# proof of chain rule (several variables)

We first consider the case $m=1$ i.e. $G\colon I\to\mathbb{R}^{n}$ where $I\subset\mathbb{R}$ is a neighbourhood of a point $x_{0}\in\mathbb{R}$ and $F\colon U\subset\mathbb{R}^{n}\to\mathbb{R}$ is defined on a neighbourhood $U$ of $y_{0}=G(x_{0})$ such that $G(I)\subset U$. We suppose that both $G$ is differentiable   at the point $x_{0}$ and $F$ is differentiable in $y_{0}$. We want to compute the derivative of the compound function $H(x)=F(G(x))$ at $x=x_{0}$.

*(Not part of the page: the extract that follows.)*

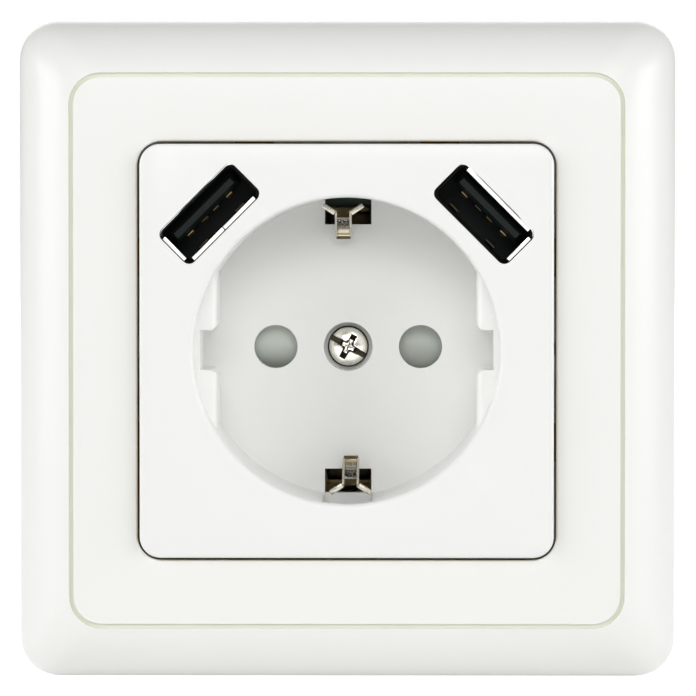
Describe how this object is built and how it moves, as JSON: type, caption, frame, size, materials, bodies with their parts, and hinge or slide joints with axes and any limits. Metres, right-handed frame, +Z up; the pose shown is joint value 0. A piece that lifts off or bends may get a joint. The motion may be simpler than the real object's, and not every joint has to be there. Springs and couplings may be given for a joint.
{
  "type": "usb wall socket",
  "caption": "Square flush wall socket with a round earthed plug well, side guide blocks, spring earth clips, shuttered pin holes and slanted USB charging ports.",
  "frame": {"origin": "where the plug well's axis meets the wall plane, at the back face of the mounting ring", "axes": "+X to the right and +Z up for someone who faces the socket, +Y into the wall; the front faces -Y"},
  "size_m": [0.085, 0.0405, 0.085],
  "materials": {
    "white_plastic": "white moulded plastic with a soft satin shine",
    "pale_plastic": "pale grey heat-resistant moulded plastic",
    "shutter_plastic": "grey-green moulded plastic",
    "dark_plastic": "near-black moulded plastic",
    "bright_steel": "bright zinc-plated steel",
    "zinc_steel": "galvanised sheet steel",
    "port_steel": "nickel-plated sheet steel",
    "clip_metal": "tinned bronze strip with a warm grey shine",
    "brass": "plain brass",
    "gold_plate": "gold-plated contact strip",
    "board_green": "green glass-fibre board",
    "transformer_wrap": "yellow tape over a ferrite core",
    "can_metal": "sleeved aluminium can"
  },
  "bodies": {
    "socket": {"cover_frame": "white_plastic", "socket_cover": "white_plastic", "centre_screw": "bright_steel", "shutter_spring": "bright_steel", "contact_carrier": "pale_plastic", "earth_bracket": "clip_metal", "live_contact": "brass", "neutral_contact": "brass", "terminal_live": "brass", "terminal_neutral": "brass", "terminal_earth": "brass", "terminal_screws": "bright_steel", "usb_shell_left": "port_steel", "usb_shell_right": "port_steel", "usb_tongue_left": "dark_plastic", "usb_tongue_right": "dark_plastic", "usb_contacts_left": "gold_plate", "usb_contacts_right": "gold_plate", "usb_board": "board_green", "power_board": "board_green", "board_pins": "gold_plate", "transformer": "transformer_wrap", "input_capacitor": "can_metal", "output_capacitor": "can_metal", "mounting_ring": "zinc_steel", "ring_screws": "bright_steel", "base_housing": "pale_plastic"},
    "shutter": {"shutter": "shutter_plastic"},
    "claw_left": {"claw_left": "zinc_steel"},
    "claw_right": {"claw_right": "zinc_steel"},
    "claw_screw_left": {"claw_screw_left": "bright_steel"},
    "claw_screw_right": {"claw_screw_right": "bright_steel"}
  },
  "joints": [
    {"name": "shutter_turn", "type": "hinge", "parent": "socket", "child": "shutter", "pos_m": [0, 0.012, 0], "axis": [0, 1, 0], "range_deg": [0, 40], "stiffness_Nm_per_rad": 0.005, "springref_deg": -20.05, "deforming": ["shutter_spring"]},
    {"name": "claw_screw_left_turn", "type": "hinge", "parent": "socket", "child": "claw_screw_left", "pos_m": [-0.0242, 0, 0], "axis": [0, 1, 0], "range_deg": [0, 1800]},
    {"name": "claw_left_swing", "type": "hinge", "parent": "socket", "child": "claw_left", "pos_m": [-0.0242, 0.021, 0], "axis": [0, 0, -1], "range_deg": [0, 25]},
    {"name": "claw_screw_right_turn", "type": "hinge", "parent": "socket", "child": "claw_screw_right", "pos_m": [0.0242, 0, 0], "axis": [0, 1, 0], "range_deg": [0, 1800]},
    {"name": "claw_right_swing", "type": "hinge", "parent": "socket", "child": "claw_right", "pos_m": [0.0242, 0.021, 0], "axis": [0, 0, 1], "range_deg": [0, 25]}
  ],
  "couplings": [
    {"joint": "claw_left_swing", "follows": "claw_screw_left_turn", "ratio": 0.013889},
    {"joint": "claw_right_swing", "follows": "claw_screw_right_turn", "ratio": 0.013889}
  ]
}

 $F(y_{0}+k)=F(y_{0})+DF(y_{0})k+o(|k|).$

Choose any $h\neq 0$ such that $x_{0}+h\in I$ and set $k=G(x_{0}+h)-G(x_{0})$ to obtain

 $\displaystyle\frac{H(x_{0}+h)-H(x_{0})}{h}$ $\displaystyle=\frac{F(G(x_{0}+h))-F(G(x_{0}))}{h}$ $\displaystyle=\frac{F(G(x_{0})+k)-F(G(x_{0}))}{h}=\frac{F(y_{0}+k)-F(y_{0})}{h}$ $\displaystyle=\frac{DF(y_{0})(G(x_{0}+h)-G(x_{0}))+o(|G(x_{0}+h)-G(x_{0})|)}{h}$ $\displaystyle=DF(y_{0})\frac{G(x_{0}+h)-G(x_{0})}{h}+\frac{o(|G(x_{0}+h)-G(x_{% 0})|)}{h}.$

Letting $h\to 0$ the first term of the sum converges to $DF(y_{0})G^{\prime}(x_{0})$ hence we want to prove that the second term converges to $0$. Indeed we have

 $\left|\frac{o(|G(x_{0}+h)-G(x_{0})|)}{h}\right|=\left|\frac{o(|G(x_{0}+h)-G(x_% {0})|)}{|G(x_{0}+h)-G(x_{0})|}\right|\cdot\left|\frac{G(x_{0}+h)-G(x_{0})}{h}% \right|.$

By the definition of $o(\cdot)$ the first fraction tends to $0$, while the second fraction tends to the absolute value    of $G^{\prime}(x_{0})$. Thus the product tends to $0$, as needed.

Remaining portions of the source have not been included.